Throughout the month of May, Record made several investments for the new branch, estimated at R$20 million. Around 200 professionals were hired and the entire structure was assembled in a record time of 36 days. The future station rented a floor of The Office Building in Adrianópolis, where its headquarters were set up, and leased an old radiating system belonging to businessman Nilton Lins Júnior, which served as an Ideal TV retransmitter. Journalist Thiago Feitosa was responsible for implementing local journalism, and for the presentation of future news programs, Fabíola Gadelha (who had her career peak as a reporter on TV A Crítica) was transferred from São Paulo to Manaus and also Clayton Pascarelli and his team were hired, until then in charge of Alô Amazonas on TV A Crítica. To make viewers in Manaus aware of the change of affiliation, RecordTV began releasing announcements during breaks in national programming to tune in to channel 36.1, in addition to showing articles on its main programs.

===Launch===
The change of affiliation and consequent opening of RecordTV Manaus was scheduled for June 17, 2019, when TV A Crítica would end its affiliation and become an independent station. However, to the surprise of viewers, the membership was abruptly terminated at midnight on June 3, two weeks ahead of schedule. Record was off the air in Manaus and nearby areas for three days, having hastily activated its signal on June 6, when it began provisionally broadcasting network programming in place of TV Diário (relocated to channel 27 UHF on June 15).
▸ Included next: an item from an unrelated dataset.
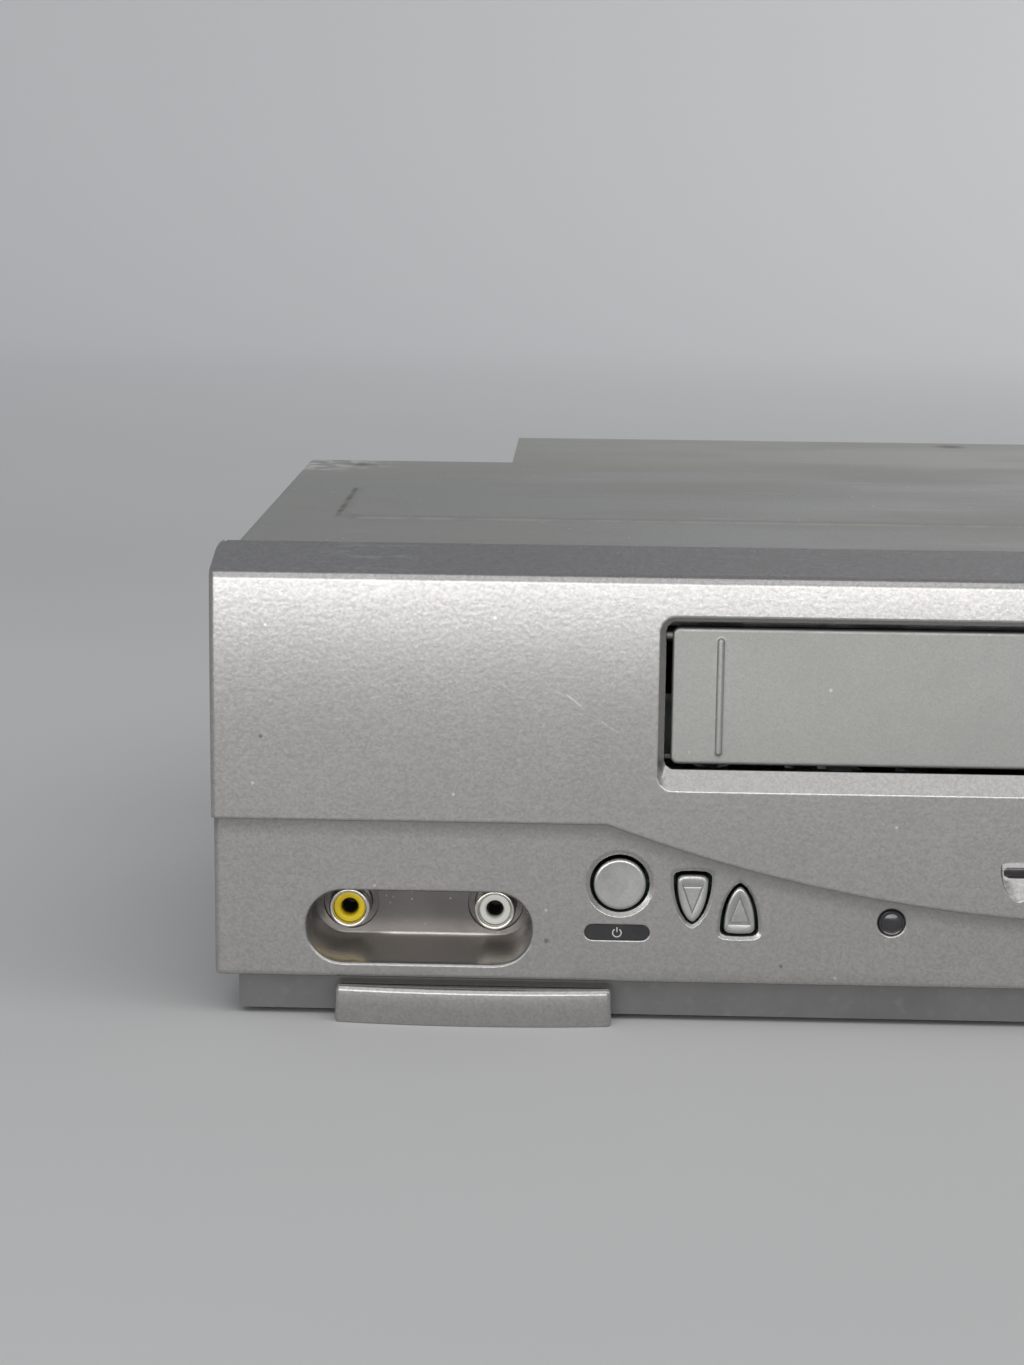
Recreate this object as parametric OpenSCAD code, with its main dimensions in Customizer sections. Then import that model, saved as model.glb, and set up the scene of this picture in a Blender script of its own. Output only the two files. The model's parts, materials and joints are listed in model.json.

On the scheduled date, an inauguration ceremony was held in the presence of the president of RecordTV, Luiz Cláudio Costa, and the governor of Amazonas, Wilson Lima. At 11am local time, RecordTV Manaus debuted its local programming with Balanço Geral Manaus, presented by Fabíola Gadelha, and during the night, it was the turn of the newscast Amazonas Record, under the command of Clayton Pascarelli. On national television, Record's 15th O&O was presented to viewers during Jornal da Record, which featured anchor Adriana Araújo live from Manaus, in front of Teatro Amazonas.

===Later developments===
On October 30, Fabíola Gadelha left the presentation of Balanço Geral Manaus, returning to Record's headquarters in São Paulo, where she started doing special reports for the network's news programs. With that, Clayton Pascarelli, who already presented the Saturday editions, became its presenter, leaving Amazonas Record. In her place, journalist Natália Teodoro took over, coming from Rede Amazônica, from November 11.

On December 1, 2021, Clayton Pascarelli was fired by Record, according to him, under the allegation that he was no longer in the channel's profile. In his place, Paulo Carneiro, coming from TV Jovem, took command of Balanço Geral. On November 6, following the rebranding of the network, which was once again called Record, RecordTV Manaus was renamed Record Manaus.

On October 22, 2024, seeking to get closer to the channels with the highest audience in the capital of Amazonas, Record Manaus began operating on channel 14 UHF (virtual 15.1).